**WHAT THE TASK ASKS:** Return the complete listing that follows, with each line reproduced exactly.
/---
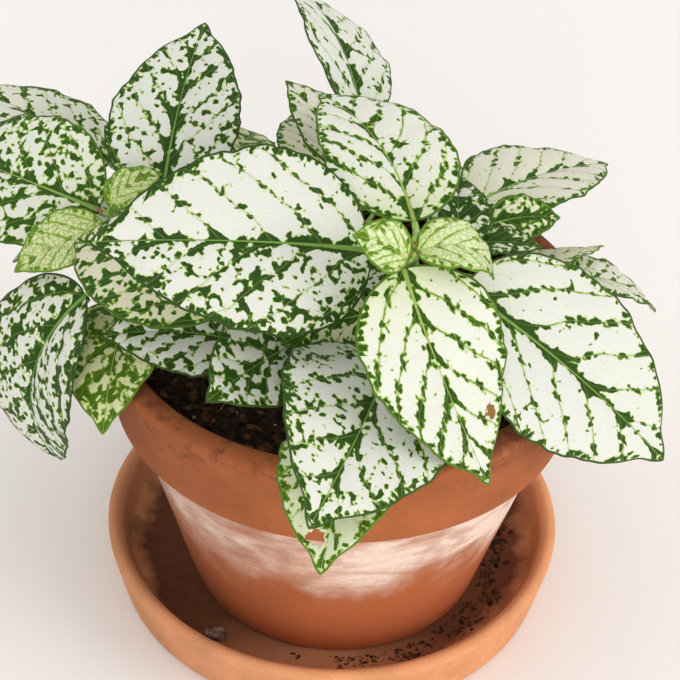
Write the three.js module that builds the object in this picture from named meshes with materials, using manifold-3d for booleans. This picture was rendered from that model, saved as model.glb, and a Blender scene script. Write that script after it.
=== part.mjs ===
// Potted polka dot plant: a clay pot on a clay saucer, filled with soil, with seven leafy stems.
// Millimetres, +Z up. The origin is the centre of the saucer's underside, on the surface it stands on.
// The front of the plant faces -Y, and +X is to the right when it is seen from the front.

import * as THREE from 'three';
import { mergeVertices } from 'three/addons/utils/BufferGeometryUtils.js';
import Module from 'manifold-3d';

const wasm = await Module();
wasm.setup();

// Driving dimensions of the clay ware.
const SIDES = 48;
const CLEAR = 0.3;

const SAUCER_HEIGHT = 16;
const SAUCER_RIM_RADIUS = 56.2;
const SAUCER_FOOT_RADIUS = 53;
const SAUCER_INNER_RADIUS = 52.4;
const SAUCER_FLOOR = 6;

const POT_CENTRE = [1, -4];
const POT_TOP = 82.8;
const POT_BASE = SAUCER_FLOOR + CLEAR;
const POT_FOOT_RADIUS = 35.6;
const POT_NECK_RADIUS = 49.8;
const BAND_BOTTOM = 60.3;
const BAND_BOTTOM_RADIUS = 53.3;
const RIM_RADIUS = 57;
const RIM_WALL = 6;
const POT_FLOOR_THICKNESS = 7;
const DRAIN_RADIUS = 6;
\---
**RESPONSE BELOW:**
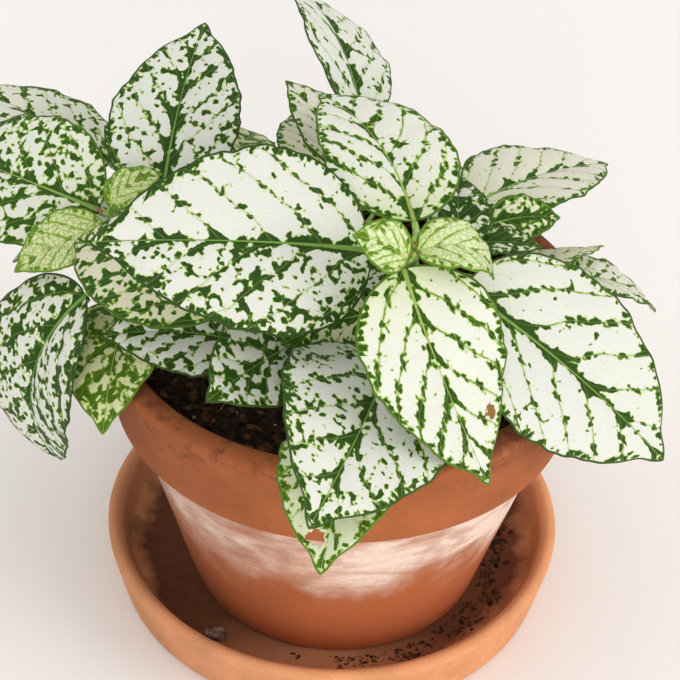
Write the three.js module that builds the object in this picture from named meshes with materials, using manifold-3d for booleans. This picture was rendered from that model, saved as model.glb, and a Blender scene script. Write that script after it.
=== part.mjs ===
// Potted polka dot plant: a clay pot on a clay saucer, filled with soil, with seven leafy stems.
// Millimetres, +Z up. The origin is the centre of the saucer's underside, on the surface it stands on.
// The front of the plant faces -Y, and +X is to the right when it is seen from the front.

import * as THREE from 'three';
import { mergeVertices } from 'three/addons/utils/BufferGeometryUtils.js';
import Module from 'manifold-3d';

const wasm = await Module();
wasm.setup();

// Driving dimensions of the clay ware.
const SIDES = 48;
const CLEAR = 0.3;

const SAUCER_HEIGHT = 16;
const SAUCER_RIM_RADIUS = 56.2;
const SAUCER_FOOT_RADIUS = 53;
const SAUCER_INNER_RADIUS = 52.4;
const SAUCER_FLOOR = 6;

const POT_CENTRE = [1, -4];
const POT_TOP = 82.8;
const POT_BASE = SAUCER_FLOOR + CLEAR;
const POT_FOOT_RADIUS = 35.6;
const POT_NECK_RADIUS = 49.8;
const BAND_BOTTOM = 60.3;
const BAND_BOTTOM_RADIUS = 53.3;
const RIM_RADIUS = 57;
const RIM_WALL = 6;
const POT_FLOOR_THICKNESS = 7;
const DRAIN_RADIUS = 6;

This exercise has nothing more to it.